Once again my stomach knots up and the awful memories return as I read about another senseless murder of an innocent child.
This time, it’s 8-year-old Maddy Middleton. I feel her parents’ pain and I know every moment of everything they’re feeling, because I had the same experience 20 years ago.
On Aug. 7, 1995, my 10-year-old son, Christopher, went missing from our small village of Aroma Park, Illinois.
As the authorities and volunteers searched, my entire being was consumed by pain that I couldn’t stop no matter what I did. I kept thinking, “When am I going to wake up?”
When Christopher’s badly decomposed body was found, blessings were the last thing I could ever think of.
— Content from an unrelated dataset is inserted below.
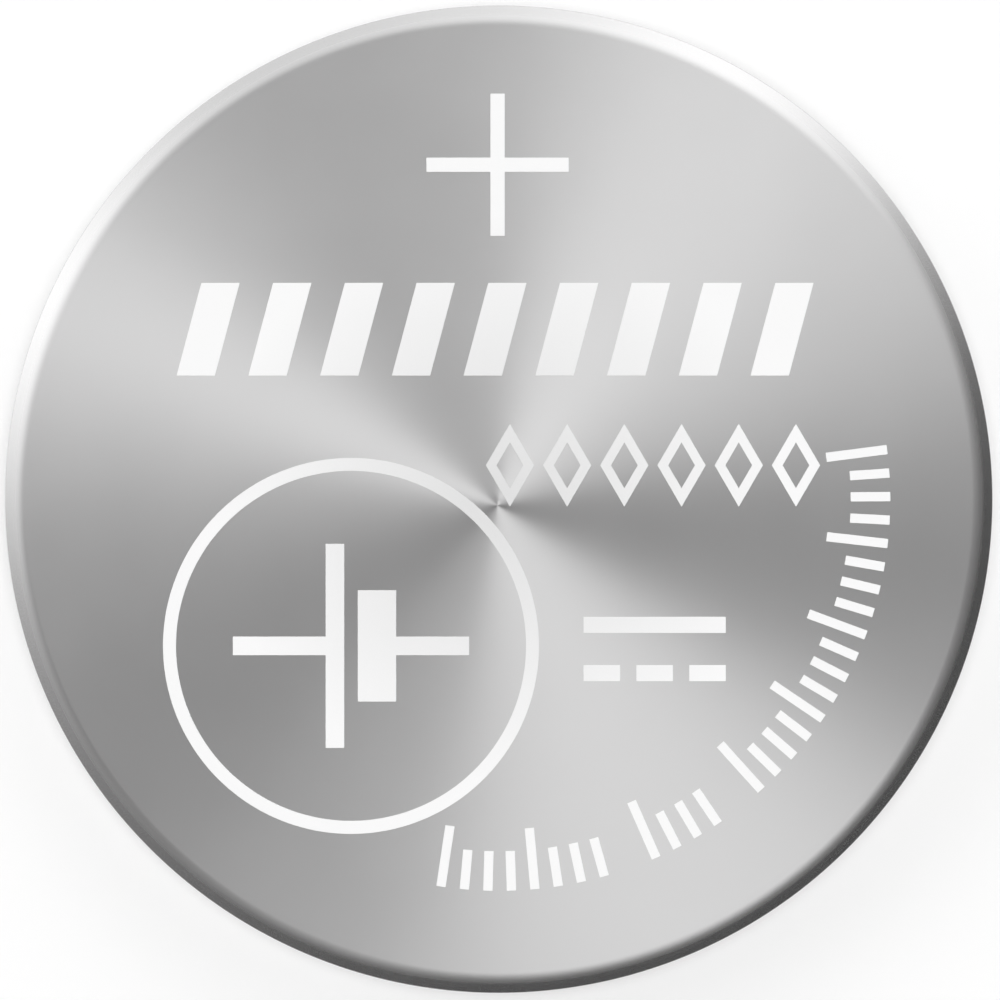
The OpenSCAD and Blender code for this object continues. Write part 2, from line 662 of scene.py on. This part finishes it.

Once that all consuming grief began to subside, I knew that I couldn’t just sit and wallow in self pity. I was angry that my son had been taken in such a violent manner. Then I realized that anger is a powerful energy. And so I decided to redirect that energy into something positive. I needed to find blessings within this catastrophe.
The blessings have come in the way of learning the statistics of missing children and what needs to be done to protect them. I chose to create a nonprofit organization: Christopher’s Clubhouse. We provide safety education and prevention programs to children, families, teens and women.
Also this year, I teamed up with Cavalry PR, an agency that shares my vision. Together, when crisis strikes, we provide our clients with a broader range of services than they’re going to find anywhere else — not only helping them manage and share their story but also helping them as individuals desperate to have someone by their side who truly understands what they’re going through and who has the background and the resources to help them in myriad ways.
The majority of us go about our daily lives believing that all is well in the world. We are saddened to occasionally hear about the missing or murdered child, never hearing about the other 800,000. We have faith that our ‘system’ will take care of the offenders and absconders and believe that it will never touch our lives. Most of us feel very blessed, we have a roof over our head and food on the table.
I am blessed that I have the strength to move forward and work to better our communities for our children. I am blessed that, after catastrophe touched my life, I was able to redirect that anger into relentless advocacy for children and for victims.
But on days like this, when I’m thinking about how Madyson Middleton’s body was discovered in a Dumpster in her own neighborhood in Santa Cruz, not far from where she was last seen riding her scooter, it’s tough not to be angry. These tragedies have to stop.